Below are several records. Retype exactly those lines running from the one with "const faces = [0.5, -0.5].map((k)" through the one with "obj.matrix_world = world", end lines included, and no others.

(Scripts that build objects)
## begin

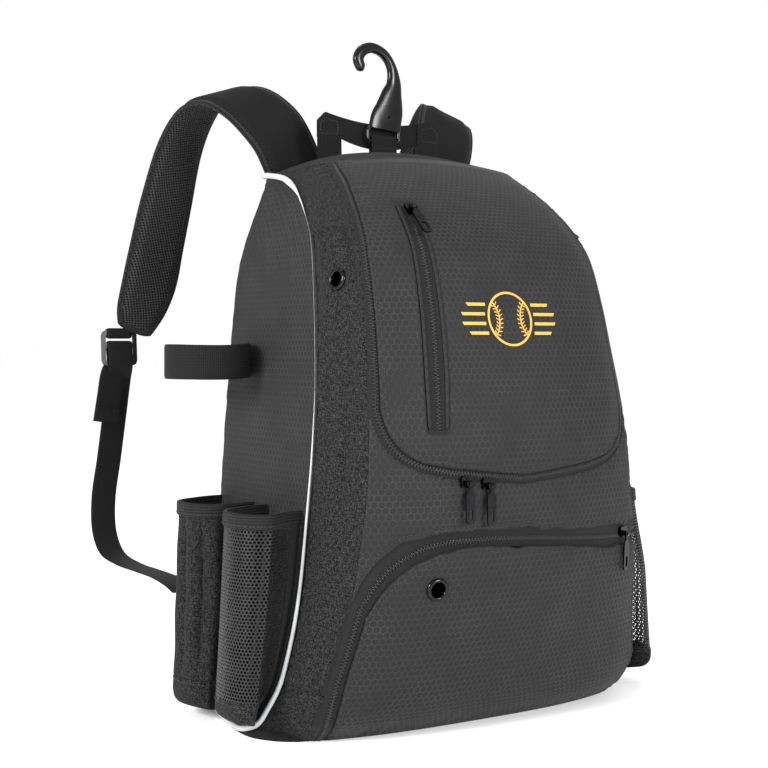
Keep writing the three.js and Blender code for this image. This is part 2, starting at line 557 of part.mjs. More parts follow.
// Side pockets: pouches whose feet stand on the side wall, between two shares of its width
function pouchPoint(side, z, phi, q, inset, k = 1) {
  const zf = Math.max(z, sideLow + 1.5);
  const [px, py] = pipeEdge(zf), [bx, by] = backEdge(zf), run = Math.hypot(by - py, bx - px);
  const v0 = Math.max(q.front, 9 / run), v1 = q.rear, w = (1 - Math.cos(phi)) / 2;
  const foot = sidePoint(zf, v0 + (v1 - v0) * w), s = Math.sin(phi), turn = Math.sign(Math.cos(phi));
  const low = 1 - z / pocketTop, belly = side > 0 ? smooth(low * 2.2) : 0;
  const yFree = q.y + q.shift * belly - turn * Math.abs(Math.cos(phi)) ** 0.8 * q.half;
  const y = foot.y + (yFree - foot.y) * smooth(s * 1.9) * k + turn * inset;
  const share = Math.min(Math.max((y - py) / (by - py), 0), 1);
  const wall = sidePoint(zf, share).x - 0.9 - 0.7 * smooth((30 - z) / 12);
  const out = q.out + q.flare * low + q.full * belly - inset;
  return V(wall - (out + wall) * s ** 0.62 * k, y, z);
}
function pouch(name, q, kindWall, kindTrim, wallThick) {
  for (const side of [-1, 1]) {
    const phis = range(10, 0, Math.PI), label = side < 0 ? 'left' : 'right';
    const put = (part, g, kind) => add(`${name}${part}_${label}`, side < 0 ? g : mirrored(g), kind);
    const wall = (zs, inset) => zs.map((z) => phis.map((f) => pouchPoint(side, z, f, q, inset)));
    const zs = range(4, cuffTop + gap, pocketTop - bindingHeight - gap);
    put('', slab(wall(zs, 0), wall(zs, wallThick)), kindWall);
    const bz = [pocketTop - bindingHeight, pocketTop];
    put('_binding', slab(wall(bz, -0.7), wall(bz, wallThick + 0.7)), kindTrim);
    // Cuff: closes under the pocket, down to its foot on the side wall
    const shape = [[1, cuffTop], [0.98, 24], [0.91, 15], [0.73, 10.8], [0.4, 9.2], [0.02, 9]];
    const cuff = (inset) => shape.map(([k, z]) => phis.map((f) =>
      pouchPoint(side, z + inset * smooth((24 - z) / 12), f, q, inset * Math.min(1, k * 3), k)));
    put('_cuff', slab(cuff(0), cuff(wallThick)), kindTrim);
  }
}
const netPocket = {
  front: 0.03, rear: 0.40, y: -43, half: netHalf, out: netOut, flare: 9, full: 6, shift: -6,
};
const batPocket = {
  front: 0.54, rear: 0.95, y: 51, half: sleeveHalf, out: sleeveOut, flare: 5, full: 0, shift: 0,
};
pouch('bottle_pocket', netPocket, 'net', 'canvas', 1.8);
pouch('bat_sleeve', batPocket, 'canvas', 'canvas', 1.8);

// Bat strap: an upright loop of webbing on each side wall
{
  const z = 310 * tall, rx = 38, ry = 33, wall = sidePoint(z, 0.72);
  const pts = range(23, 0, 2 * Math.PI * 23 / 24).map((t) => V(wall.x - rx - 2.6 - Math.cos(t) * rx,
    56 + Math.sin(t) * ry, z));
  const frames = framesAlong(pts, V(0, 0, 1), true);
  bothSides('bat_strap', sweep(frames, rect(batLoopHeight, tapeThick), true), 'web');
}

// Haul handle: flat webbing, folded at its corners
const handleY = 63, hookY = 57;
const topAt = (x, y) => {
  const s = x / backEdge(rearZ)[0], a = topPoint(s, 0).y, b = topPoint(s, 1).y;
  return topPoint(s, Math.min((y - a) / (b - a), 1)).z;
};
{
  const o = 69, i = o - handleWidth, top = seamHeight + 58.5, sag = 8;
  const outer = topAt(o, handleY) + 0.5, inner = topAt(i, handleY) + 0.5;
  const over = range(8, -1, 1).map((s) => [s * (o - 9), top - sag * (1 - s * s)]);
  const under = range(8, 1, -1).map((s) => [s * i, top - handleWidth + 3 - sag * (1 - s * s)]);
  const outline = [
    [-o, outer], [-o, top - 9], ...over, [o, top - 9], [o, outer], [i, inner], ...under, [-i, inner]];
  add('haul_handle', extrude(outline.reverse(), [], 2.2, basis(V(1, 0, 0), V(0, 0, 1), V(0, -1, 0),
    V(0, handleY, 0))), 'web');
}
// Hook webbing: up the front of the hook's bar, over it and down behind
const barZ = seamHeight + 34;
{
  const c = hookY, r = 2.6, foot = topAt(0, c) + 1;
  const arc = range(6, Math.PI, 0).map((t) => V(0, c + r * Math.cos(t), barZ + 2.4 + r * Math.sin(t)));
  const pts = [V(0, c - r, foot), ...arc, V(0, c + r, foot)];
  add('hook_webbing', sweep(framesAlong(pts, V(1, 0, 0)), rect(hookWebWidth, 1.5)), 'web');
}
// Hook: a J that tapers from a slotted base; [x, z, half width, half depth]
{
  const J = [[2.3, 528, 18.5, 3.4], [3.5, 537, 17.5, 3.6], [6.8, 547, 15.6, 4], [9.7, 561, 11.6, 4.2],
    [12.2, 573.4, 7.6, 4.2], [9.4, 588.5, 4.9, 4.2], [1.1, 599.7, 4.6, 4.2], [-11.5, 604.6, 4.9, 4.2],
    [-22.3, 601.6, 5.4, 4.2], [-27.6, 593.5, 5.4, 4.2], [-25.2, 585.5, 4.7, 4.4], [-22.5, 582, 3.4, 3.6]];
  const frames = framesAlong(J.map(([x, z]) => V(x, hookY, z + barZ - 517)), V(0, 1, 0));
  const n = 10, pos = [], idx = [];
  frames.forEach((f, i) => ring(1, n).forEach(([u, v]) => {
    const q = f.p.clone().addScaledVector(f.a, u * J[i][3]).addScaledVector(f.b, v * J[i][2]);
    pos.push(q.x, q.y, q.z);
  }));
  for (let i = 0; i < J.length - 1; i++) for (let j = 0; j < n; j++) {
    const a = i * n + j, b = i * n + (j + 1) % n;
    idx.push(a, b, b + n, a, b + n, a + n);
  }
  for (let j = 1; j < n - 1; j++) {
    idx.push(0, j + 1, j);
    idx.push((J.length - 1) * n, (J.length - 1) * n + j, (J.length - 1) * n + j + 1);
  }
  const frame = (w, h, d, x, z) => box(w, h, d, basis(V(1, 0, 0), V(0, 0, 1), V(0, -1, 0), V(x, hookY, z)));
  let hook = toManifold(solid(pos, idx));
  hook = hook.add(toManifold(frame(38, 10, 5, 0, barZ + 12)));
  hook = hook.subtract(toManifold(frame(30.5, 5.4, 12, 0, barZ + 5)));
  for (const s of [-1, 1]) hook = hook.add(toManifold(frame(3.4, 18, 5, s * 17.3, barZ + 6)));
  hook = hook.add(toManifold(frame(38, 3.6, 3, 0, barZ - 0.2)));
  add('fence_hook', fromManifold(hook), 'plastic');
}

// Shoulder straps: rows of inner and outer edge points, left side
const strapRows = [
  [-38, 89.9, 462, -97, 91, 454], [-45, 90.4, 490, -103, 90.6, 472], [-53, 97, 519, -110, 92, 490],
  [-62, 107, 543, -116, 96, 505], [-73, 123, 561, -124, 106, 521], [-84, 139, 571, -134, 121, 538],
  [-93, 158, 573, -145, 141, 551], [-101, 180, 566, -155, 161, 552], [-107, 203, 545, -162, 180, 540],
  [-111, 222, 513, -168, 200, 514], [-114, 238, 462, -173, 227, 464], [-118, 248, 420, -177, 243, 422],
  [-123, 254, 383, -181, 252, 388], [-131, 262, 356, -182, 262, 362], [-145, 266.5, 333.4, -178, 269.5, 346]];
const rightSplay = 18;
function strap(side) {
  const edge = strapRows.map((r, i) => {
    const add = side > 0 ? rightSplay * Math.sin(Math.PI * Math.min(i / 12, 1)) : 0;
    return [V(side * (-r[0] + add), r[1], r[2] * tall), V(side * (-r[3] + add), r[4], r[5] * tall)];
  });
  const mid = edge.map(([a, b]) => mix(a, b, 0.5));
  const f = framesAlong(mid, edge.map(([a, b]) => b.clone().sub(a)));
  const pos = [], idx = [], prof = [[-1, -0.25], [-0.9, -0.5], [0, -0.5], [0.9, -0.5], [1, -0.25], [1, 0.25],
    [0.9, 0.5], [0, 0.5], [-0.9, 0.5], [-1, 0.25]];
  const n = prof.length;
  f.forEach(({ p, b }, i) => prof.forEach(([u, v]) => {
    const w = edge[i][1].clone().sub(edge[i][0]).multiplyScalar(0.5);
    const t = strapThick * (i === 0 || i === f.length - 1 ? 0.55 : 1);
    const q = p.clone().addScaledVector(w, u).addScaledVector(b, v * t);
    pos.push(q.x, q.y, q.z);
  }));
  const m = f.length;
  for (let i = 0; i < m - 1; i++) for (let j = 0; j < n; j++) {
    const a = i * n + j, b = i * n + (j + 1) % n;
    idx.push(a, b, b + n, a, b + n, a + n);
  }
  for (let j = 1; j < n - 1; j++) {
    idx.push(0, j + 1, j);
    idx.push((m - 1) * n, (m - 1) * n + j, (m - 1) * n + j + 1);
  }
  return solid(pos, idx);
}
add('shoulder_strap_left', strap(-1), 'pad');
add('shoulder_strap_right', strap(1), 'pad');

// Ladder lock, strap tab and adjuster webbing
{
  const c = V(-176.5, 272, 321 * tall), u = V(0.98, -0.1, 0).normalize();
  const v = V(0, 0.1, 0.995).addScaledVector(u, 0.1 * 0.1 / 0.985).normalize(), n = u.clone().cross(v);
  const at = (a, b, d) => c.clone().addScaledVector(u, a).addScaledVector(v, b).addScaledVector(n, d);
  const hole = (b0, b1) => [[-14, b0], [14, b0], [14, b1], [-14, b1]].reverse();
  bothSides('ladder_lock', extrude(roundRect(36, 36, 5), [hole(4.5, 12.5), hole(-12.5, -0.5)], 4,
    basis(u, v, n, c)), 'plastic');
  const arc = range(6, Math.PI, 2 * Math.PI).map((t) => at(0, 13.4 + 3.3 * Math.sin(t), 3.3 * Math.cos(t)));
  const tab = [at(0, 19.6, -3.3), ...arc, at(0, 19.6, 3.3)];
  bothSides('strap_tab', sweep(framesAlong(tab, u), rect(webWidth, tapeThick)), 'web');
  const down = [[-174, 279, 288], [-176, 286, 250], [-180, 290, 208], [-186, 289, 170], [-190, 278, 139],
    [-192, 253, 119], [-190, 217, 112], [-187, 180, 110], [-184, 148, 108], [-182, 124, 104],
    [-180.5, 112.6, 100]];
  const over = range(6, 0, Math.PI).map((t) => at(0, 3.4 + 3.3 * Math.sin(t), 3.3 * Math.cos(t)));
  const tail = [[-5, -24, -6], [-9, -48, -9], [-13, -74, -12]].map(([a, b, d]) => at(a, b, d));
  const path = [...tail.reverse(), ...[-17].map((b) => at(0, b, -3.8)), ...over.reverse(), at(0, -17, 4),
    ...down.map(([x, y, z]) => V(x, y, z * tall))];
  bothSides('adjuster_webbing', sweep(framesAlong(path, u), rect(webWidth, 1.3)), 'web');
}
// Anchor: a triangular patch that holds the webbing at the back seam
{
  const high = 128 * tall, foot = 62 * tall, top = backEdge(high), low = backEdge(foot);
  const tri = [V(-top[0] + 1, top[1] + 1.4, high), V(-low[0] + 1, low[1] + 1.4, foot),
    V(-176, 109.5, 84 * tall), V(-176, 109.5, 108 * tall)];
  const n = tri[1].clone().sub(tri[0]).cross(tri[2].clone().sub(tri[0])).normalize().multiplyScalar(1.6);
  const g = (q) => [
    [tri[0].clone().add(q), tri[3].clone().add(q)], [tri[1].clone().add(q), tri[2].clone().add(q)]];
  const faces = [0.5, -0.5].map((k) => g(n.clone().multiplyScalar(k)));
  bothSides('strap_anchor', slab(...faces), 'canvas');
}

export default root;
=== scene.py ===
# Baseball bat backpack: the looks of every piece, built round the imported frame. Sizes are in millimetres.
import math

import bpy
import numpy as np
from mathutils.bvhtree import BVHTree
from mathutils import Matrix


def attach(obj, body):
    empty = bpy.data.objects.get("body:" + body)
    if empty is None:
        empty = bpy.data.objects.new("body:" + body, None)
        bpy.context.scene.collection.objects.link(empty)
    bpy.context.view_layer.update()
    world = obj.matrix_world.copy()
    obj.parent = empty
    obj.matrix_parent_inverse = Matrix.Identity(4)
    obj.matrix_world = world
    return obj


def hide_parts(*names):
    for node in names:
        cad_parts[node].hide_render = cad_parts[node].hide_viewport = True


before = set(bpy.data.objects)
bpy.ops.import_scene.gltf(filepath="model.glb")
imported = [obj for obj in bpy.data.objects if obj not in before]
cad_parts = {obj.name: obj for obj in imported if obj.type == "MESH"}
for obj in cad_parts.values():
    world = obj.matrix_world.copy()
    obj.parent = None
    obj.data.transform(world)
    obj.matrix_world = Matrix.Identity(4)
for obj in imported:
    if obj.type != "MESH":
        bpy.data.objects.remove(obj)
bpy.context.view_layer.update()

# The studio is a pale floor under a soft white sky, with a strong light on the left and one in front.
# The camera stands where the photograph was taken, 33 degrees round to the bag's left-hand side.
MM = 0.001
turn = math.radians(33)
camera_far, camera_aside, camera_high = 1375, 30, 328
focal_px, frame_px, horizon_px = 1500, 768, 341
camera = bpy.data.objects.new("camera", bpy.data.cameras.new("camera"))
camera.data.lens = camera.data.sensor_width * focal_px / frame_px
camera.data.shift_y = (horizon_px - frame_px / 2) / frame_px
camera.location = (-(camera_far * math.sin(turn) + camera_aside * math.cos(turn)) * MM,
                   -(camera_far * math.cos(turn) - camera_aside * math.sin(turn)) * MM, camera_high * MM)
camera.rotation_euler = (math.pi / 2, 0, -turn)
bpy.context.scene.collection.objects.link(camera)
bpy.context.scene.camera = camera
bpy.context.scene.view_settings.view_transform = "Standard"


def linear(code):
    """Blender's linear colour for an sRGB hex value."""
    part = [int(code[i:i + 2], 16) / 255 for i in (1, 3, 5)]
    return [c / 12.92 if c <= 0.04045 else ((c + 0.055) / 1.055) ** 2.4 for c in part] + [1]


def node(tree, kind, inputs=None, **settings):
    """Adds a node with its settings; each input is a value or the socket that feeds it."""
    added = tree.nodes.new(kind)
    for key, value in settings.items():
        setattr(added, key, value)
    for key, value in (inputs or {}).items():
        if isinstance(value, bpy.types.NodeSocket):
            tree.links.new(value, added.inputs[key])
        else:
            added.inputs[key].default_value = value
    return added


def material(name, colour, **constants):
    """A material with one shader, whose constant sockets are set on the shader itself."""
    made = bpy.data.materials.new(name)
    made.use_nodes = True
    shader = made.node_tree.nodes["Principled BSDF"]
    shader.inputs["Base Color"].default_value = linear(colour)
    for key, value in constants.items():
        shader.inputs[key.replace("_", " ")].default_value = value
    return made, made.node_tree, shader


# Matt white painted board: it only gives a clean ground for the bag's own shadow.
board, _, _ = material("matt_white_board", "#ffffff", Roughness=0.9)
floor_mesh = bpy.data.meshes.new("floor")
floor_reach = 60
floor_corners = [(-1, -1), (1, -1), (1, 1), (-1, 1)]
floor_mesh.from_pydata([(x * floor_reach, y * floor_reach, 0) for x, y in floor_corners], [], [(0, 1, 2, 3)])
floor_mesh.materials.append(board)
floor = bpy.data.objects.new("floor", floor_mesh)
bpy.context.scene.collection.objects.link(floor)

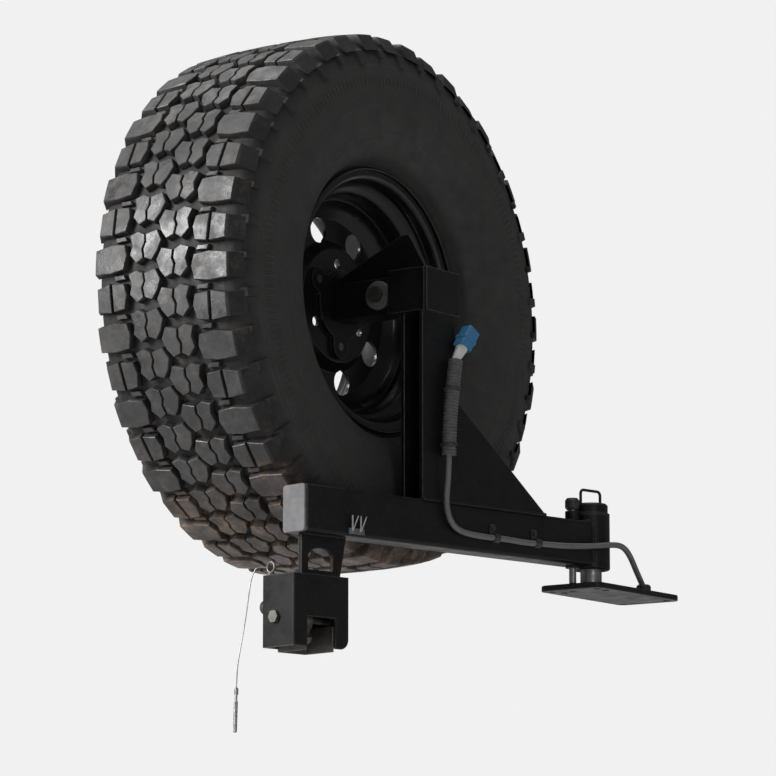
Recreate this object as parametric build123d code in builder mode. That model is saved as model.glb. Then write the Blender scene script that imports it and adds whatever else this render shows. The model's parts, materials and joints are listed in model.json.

## end

- **Reply to the exercise**
  const faces = [0.5, -0.5].map((k) => g(n.clone().multiplyScalar(k)));
  bothSides('strap_anchor', slab(...faces), 'canvas');
}

export default root;
=== scene.py ===
# Baseball bat backpack: the looks of every piece, built round the imported frame. Sizes are in millimetres.
import math

import bpy
import numpy as np
from mathutils.bvhtree import BVHTree
from mathutils import Matrix


def attach(obj, body):
    empty = bpy.data.objects.get("body:" + body)
    if empty is None:
        empty = bpy.data.objects.new("body:" + body, None)
        bpy.context.scene.collection.objects.link(empty)
    bpy.context.view_layer.update()
    world = obj.matrix_world.copy()
    obj.parent = empty
    obj.matrix_parent_inverse = Matrix.Identity(4)
    obj.matrix_world = world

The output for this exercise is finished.